Let’s start with the Apu Trilogy which was actually derived from Bibhutibhushan Bandyopadhyay’s two novels. In Bibhutibhushan’s novels, the progression of the story was completely cyclical or regenerative. As Apu’s life goes on, his childhood still doesn’t go away. The tale ends at Aparajito where Apu leaves his son Kajal in Nischindipur, where the story originally started. In the novels, it was painted that time does move forward but brings us back to where we started.

However, while Satyajit adapted the novels for his films, the nature of time and progression had a different tone. Nischindipur was never seen in the trilogy from the point Apu left it. And in the end, Apu actually took Kajal back to Kolkata and not back in Nischindipur. Apu’s narrative in the films was more relatable to Nehru’s nationalistic progressive narrative and the one he dreamt for India. Apu was seen more of a cosmopolitan who faces problems in life but solves them with rationality and reasons.

Such reflections of cosmopolitanism can also be seen in the other works of Satyajit during that time such as Jalsaghar or Mahanagar. There wasn’t any inflection into the nature of narratives during the 60s when the political standpoint of Nehru was largely in jeopardy due to the massive unemployment and economic turmoil. But, few of those pictures were painted into the films Satyajit made during the 60s. But then again, he designed those narratives while keeping a somewhat ‘hopeful’ ending to each one. Mahanagar is the perfect example for this.

Moving forward, Satyajit never really had a good eye for Indira Gandhi and that was proven many times. It also was reflected into his works after 1967, such as in the Calcutta trilogy. Through this, he explored and demonstrated how the Marxists were sold out to the corporates leaning towards a generation incapable of leading a nation. The hopefulness narrative was completely absent from the works during this time because such hope for progression and cosmopolitanism pretty much fade away from India by then due to the nature of Indira Gandhi’s political approaches.

Hirok Rajar Deshe

That earlier version of Satyajit was never really seen through his works anymore. Few of those films explored the bourgeois exploitation and damnation of the Indian elites. Hirok Rajar Deshe explored the brawl between totalitarianism and liberalism. The comical expressions in Jana Aranya leads us to a more conflicted characteristics of liberalism.

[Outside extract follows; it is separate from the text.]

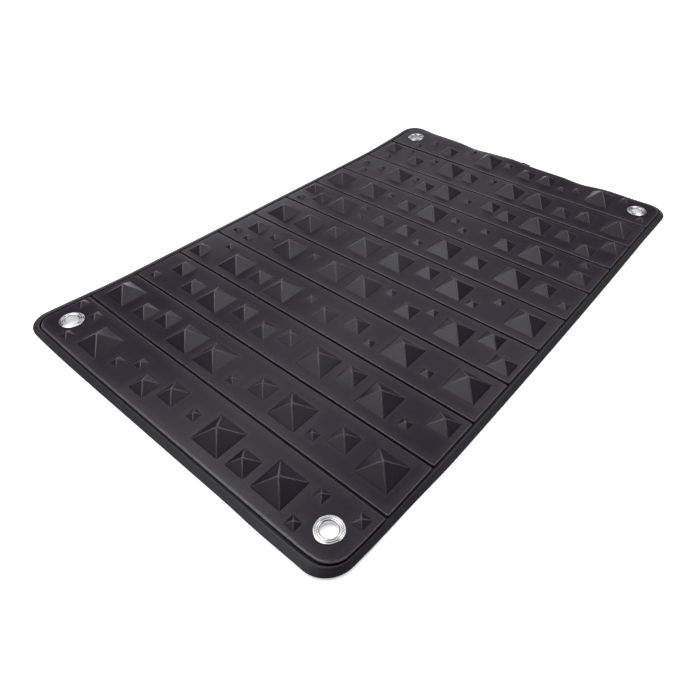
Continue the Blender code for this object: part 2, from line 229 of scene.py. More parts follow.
# Soft boxes: name, place in metres, side in metres and power in watts
LIGHTS = (
    ("over_front", (-0.1, -0.2, 1.3), 0.7, 2.5),
    ("front", (-0.1, -0.9, 1.3), 0.7, 4.4),
    ("back", (-0.1, 1.2, 1.3), 0.7, 2.5),
    ("left", (-0.8, -0.2, 1.3), 0.7, 4.6),
    ("left_front", (-0.8, -0.9, 1.3), 0.7, 3.2),
    ("front_fill", (-0.45, -0.62, 1.25), 0.55, 3.2),
    ("left_far_front", (-0.8, -1.6, 1.3), 0.7, 3.6),
    ("left_middle", (-0.8, 0.5, 1.3), 0.7, 2.5),
    ("left_back", (-0.8, 1.2, 1.3), 0.7, 1.6),
    ("right_middle", (0.6, 0.5, 1.3), 0.7, 6.0),
    ("right_back", (0.6, 1.2, 1.3), 0.7, 2.3),
    ("far_right", (1.3, 0.5, 1.3), 0.7, 1.3),
    ("low_left_back", (-0.95, 1.645, 0.45), 0.8, 1.3),
    ("low_left", (-1.645, 0.95, 0.45), 0.8, 4.1),
)

# Background strength by the height of the view's direction: pale round the horizon and dim overhead
SKY = {"From Min": 0.28, "From Max": 0.55, "To Min": 0.42, "To Max": 0.03}

CAMERA_PLACE = (0.38514, -0.53699, 0.44735)
CAMERA_TURN = (47.09713, 0.01561, 40.49646)
CAMERA_LENS = 28.872


# ---------------------------------------------------------------------------------------------
# Small helpers

def fade(value, start, end):
    """0 up to start and 1 from end on, with a smooth rise between them."""
    share = min(max((value - start) / (end - start), 0.0), 1.0)
    return share * share * (3 - 2 * share)


def bump_at(value, middle, width):
    return math.exp(-(((value - middle) / width) ** 2))


def beyond_pads(x, y):
    """Distance outside the pads' common outline, in millimetres. It is negative inside."""
    radius = PAD_END_CORNER / MM
    over_x = abs(x) - HALF_PADS[0] + radius
    over_y = abs(y) - HALF_PADS[1] + radius
    return math.hypot(max(over_x, 0), max(over_y, 0)) + min(max(over_x, over_y), 0) - radius


def settle(x, y):
    """How far the rubber lies from its drawing at a place, in metres along X, Y and Z.

    All four corners, the left rim and the far edge are lifted, and the far edge is wavy. The right side
    bows out a little in the middle, the rims of the left and right sides lie a little further out, the
    near right corner is pulled in, its eyelet sits a little nearer the edge, and the first groove runs a
    little askew. The distances that each of these fades over are in millimetres, like x and y below.
    """
    x, y = x / MM, y / MM
    rim = fade(beyond_pads(x, y), 0.5, 6.5)
    left_rim = rim * fade(-x, 185, 240)
    right_rim = rim * fade(x, 185, 240) * fade(-y, 220, 310)
    near_rim = rim * fade(-y, 350, 390) * fade(-x, -170, -110)
    wave = FAR_LIFT + sum(height * bump_at(x, middle, width) for middle, width, height in FAR_WAVES)
    lift = FAR_LEFT_LIFT * fade(y, 230, 400) * fade(-x, -80, 250)
    lift += LEFT_RIM_LIFT * left_rim
    lift += NEAR_LEFT_LIFT * fade(-y, 250, 400) * fade(-x, 120, 250)
    lift += NEAR_RIGHT_LIFT * fade(x - y, 545, 620)
    lift += wave * fade(y, 330, 400)
    bow = max(RIGHT_BOW * (1 - ((y - BOW_MIDDLE) / BOW_REACH) ** 2), LEAST_BOW) * fade(x, 200, 245)
    bow -= LEFT_RIM_SHIFT * left_rim + RIGHT_RIM_SHIFT * right_rim
    pull = CORNER_PULL * fade(x - y, 590, 635)
    low = EYELET_SHIFT * fade(-math.dist((x, y), EYELET_SPOT), -34, -16)
    skew = (SKEW_MIDDLE + SKEW_SLOPE * x) * bump_at(y, SKEW_LINE, SKEW_WIDTH)
    across = bow - pull * (1 - 0.5 * rim) - 0.4 * low
    along = pull * (1 - rim) + near_rim - low + skew + opened(y, lift)
    return across * MM, along * MM, lift * MM


def opened(y, lift):
    """Shift along Y that makes a lifted groove wider, so that it can still close when the mat is folded."""
    side = min((y - joint / MM for joint in JOINTS), key=abs)
    half = GROOVE / MM / 2
    if abs(side) < half:
        share = side / half
    else:
        share = math.copysign(1 - fade(abs(side), half, half + OPENING_FADE), side)
    return OPENING * lift * share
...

However, there was an interesting event in Ghare Baire which came out in 1984. As we know, it was based on the very controversial novel of Rabindranath Tagore. This story engages into a constructive partition against xenophobia and radical nationalism. While Rabindranath ended this novel unsolved where the protagonist Nikhil was hurt when he was engaged into a Hindo-Muslim riot, Satyajit actually killed Nikhil during that riot. The film portrayed how the dreams of a liberal died along with leaving his counterpart in dissolution. But then again, there wasn’t any directly implication of the old Satyajit of secularism, progression, individualism, or cosmopolitanism.

It’s at the very last film of Satyajit where we might find a true understanding of where Satyajit stood in terms of his ideological viewpoint. In Aguntuk (which came out in 1991, a year before his death), Satyajit both rejected the contemporary liberalism and the mainstream Indian nationalism. He rather pointed us towards the tribals indicating where true nationalism actually rests upon. In the end, Satyajit refused to accept the conviction of Nehru’s progressive ideological autonomy. He also denied the provisions of a bourgeois-enabled prosperity.

Conclusively, his early films were clear reflections of the Nehruvian establishment. It however, decayed throughout his later works where the uneasiness of the Indian economy was visible. And, that only reflected the consequences of the Nehruvian policies. We can in fact explore those few films to critique the Nehruvian establishment.